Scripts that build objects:
** start **

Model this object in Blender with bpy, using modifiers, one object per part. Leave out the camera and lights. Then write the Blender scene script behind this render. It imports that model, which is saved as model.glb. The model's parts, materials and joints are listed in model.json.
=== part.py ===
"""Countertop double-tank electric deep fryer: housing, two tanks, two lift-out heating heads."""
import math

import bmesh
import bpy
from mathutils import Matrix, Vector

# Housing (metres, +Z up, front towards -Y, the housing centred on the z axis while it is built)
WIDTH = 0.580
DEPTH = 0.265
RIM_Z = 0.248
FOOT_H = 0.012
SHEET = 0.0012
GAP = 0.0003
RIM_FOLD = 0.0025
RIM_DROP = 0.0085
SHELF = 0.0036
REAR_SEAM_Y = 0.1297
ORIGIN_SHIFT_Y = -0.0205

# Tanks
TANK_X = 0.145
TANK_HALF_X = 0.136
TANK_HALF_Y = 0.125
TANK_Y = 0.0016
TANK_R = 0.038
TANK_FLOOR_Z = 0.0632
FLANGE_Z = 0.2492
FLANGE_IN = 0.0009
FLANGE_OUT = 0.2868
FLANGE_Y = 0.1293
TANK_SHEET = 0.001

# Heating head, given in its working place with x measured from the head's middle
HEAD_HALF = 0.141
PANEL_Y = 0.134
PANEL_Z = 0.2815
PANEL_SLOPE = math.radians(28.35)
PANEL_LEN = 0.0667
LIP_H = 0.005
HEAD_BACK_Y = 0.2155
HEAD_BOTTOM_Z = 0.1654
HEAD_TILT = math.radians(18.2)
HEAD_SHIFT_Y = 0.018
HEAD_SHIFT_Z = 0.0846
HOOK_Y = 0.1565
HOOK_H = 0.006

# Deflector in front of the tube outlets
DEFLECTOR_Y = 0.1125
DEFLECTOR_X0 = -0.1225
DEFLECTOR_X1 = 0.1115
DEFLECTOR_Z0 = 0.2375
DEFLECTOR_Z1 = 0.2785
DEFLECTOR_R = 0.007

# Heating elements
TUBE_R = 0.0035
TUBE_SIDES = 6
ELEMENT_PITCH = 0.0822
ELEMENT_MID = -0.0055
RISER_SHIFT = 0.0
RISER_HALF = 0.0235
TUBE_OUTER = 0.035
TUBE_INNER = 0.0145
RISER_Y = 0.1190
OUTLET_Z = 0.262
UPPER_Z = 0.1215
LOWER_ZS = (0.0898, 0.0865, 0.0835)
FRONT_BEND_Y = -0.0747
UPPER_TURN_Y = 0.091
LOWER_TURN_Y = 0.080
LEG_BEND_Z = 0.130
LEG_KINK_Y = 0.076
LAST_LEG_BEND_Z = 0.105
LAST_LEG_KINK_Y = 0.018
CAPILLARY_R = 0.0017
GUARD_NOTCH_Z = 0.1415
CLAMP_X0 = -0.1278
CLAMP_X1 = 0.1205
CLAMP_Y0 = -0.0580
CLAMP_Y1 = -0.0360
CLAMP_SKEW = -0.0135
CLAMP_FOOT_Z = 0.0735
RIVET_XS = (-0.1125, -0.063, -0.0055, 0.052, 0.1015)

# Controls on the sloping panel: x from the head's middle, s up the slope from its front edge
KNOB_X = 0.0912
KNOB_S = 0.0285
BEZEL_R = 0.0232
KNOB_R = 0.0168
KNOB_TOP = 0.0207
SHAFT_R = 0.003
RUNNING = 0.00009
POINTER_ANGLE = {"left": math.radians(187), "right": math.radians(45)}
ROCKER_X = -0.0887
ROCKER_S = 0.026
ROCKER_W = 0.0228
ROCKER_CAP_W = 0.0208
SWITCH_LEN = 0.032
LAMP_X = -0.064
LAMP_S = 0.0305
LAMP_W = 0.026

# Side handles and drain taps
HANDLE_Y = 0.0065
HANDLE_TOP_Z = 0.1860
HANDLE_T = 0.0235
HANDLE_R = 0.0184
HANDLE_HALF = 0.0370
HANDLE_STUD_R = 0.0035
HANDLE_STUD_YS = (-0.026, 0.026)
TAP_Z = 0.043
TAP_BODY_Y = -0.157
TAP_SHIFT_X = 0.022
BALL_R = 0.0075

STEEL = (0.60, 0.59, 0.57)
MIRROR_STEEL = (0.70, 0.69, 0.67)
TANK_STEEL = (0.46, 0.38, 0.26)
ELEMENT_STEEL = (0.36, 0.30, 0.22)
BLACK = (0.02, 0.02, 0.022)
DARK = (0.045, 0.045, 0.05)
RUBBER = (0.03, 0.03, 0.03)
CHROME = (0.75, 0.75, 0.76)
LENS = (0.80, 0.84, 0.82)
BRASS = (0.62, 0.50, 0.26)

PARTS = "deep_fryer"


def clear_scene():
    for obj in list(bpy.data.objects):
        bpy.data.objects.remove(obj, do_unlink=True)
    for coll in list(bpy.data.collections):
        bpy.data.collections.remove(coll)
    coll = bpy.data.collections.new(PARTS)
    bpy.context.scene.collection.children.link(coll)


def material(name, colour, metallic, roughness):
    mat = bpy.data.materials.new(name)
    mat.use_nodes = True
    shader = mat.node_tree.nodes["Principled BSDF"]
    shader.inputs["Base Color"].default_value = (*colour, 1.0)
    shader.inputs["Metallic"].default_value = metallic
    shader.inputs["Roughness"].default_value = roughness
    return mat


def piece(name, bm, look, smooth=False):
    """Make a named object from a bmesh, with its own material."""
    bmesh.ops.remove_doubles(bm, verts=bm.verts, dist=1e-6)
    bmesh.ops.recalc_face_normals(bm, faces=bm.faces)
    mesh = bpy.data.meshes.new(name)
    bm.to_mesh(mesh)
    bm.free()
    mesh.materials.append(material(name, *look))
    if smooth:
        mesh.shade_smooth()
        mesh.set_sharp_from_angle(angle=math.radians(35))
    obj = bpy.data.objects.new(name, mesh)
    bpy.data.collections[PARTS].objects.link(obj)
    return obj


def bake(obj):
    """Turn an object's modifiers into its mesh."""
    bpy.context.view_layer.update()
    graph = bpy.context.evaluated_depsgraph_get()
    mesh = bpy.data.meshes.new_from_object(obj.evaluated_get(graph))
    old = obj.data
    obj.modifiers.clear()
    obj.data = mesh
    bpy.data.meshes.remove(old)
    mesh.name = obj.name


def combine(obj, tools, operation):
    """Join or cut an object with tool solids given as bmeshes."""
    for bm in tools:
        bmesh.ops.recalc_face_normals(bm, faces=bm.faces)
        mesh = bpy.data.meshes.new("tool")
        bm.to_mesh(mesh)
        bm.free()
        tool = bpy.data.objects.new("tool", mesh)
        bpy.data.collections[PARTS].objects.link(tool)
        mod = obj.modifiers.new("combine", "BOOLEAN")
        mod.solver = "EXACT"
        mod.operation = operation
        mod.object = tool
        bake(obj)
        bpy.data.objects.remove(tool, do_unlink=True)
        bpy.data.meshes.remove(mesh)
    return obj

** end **
** start **

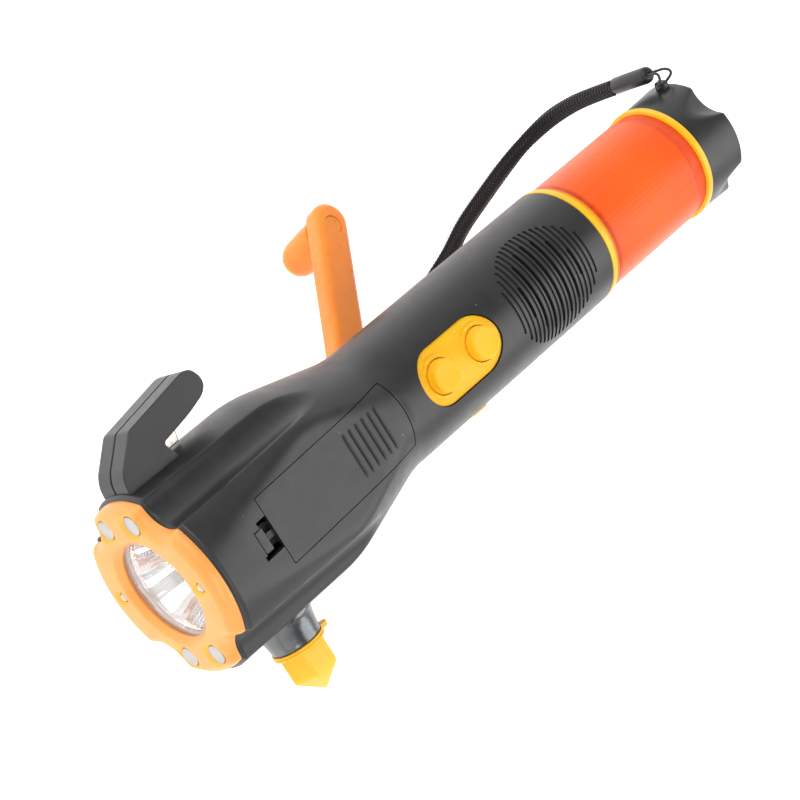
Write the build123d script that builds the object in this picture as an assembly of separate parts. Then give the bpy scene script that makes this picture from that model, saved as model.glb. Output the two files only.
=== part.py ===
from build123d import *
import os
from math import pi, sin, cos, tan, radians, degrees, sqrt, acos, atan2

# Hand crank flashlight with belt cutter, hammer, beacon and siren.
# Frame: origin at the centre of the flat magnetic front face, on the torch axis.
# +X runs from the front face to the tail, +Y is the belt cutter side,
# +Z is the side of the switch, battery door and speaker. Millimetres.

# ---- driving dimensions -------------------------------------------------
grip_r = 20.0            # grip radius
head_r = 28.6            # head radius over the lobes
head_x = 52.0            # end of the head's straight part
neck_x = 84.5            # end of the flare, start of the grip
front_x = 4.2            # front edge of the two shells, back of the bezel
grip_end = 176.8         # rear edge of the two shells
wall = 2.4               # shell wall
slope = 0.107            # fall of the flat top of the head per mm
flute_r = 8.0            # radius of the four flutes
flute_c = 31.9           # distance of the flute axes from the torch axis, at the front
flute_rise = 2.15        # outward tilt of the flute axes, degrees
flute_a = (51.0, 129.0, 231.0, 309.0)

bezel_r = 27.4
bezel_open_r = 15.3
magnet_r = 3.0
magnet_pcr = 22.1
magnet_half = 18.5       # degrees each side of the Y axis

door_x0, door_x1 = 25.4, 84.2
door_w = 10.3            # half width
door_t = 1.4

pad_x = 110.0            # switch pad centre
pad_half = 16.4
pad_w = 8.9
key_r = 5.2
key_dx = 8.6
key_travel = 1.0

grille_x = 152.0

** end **

_Aim:_
Output exactly the lines of the material above from the one containing "Model this object" up to and including the one containing "from mathutils import Matrix, Vector".

_Solution:_
Model this object in Blender with bpy, using modifiers, one object per part. Leave out the camera and lights. Then write the Blender scene script behind this render. It imports that model, which is saved as model.glb. The model's parts, materials and joints are listed in model.json.
=== part.py ===
"""Countertop double-tank electric deep fryer: housing, two tanks, two lift-out heating heads."""
import math

import bmesh
import bpy
from mathutils import Matrix, Vector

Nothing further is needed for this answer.